Helena was everything every tragedy of Medea has ever been—but she was alive, a girl in Laurel Canyon, getting her car fixed. And if this took mesmerizing us into cosmic shock, then so be it.
Helena’s dancing so overwhelmed me with awe and happiness that when I heard later that she was at a place on Hollywood Boulevard called the Greek Village, I dragged every date there and made him pay clip-joint prices so I could see the girl move. The same oud player and band were there, and as far as I was concerned, this was it—even though people in the clip joint on Hollywood Boulevard didn’t get it the same way they did in Laurel Canyon.
I heard later that Helena was married to the oud player, and once, when I was doing my sheets at a laundromat on Bronson, I saw her there—with the oud player—doing laundry.
“Oh,” I said, “you are the greatest dancer.”

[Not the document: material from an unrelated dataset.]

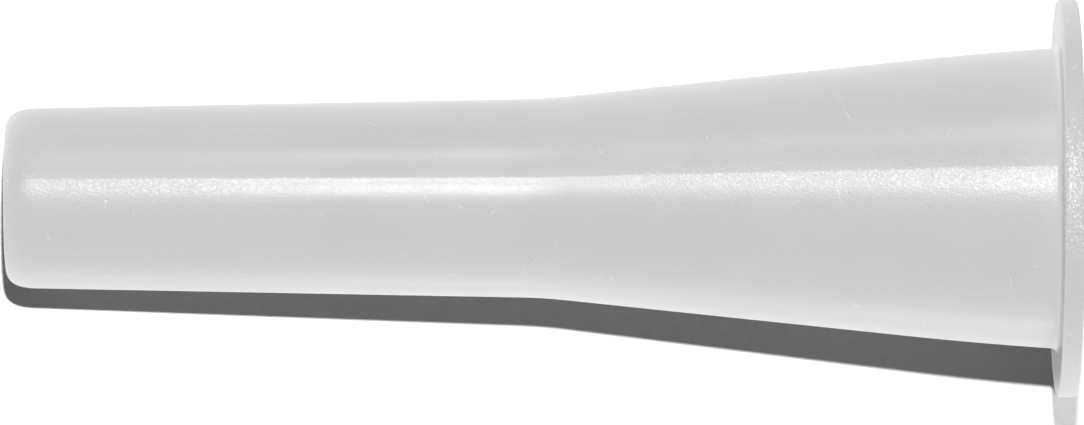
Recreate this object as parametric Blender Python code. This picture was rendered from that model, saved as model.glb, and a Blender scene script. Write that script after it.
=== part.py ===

She acted as if this compliment were ruining her day; what was she supposed to do—thank me? She just shrugged and threw stuff into the dryer. It was perfect.
Then, suddenly, Helena was in the movies. She scared people to death in Five Easy Pieces, talking nonstop in the back seat. And when she played that mean bitch in Kansas City Bomber, trying to do in Raquel Welch, I hated seeing it because people who saw her might have taken this for the real Helena, rather than the one in the red costume. But when she decided to take the roller-skating thing into society, renting the Reseda Roller Rink and inviting enough of the right people to make all the wrong people sick with envy (I got invited, thank God), her skating was so gorgeous that I felt relieved. No one who saw her skate—her discipline and passion and beauty—could mistake her for anything but what she was: an artist. The art of motion. Medea on skates.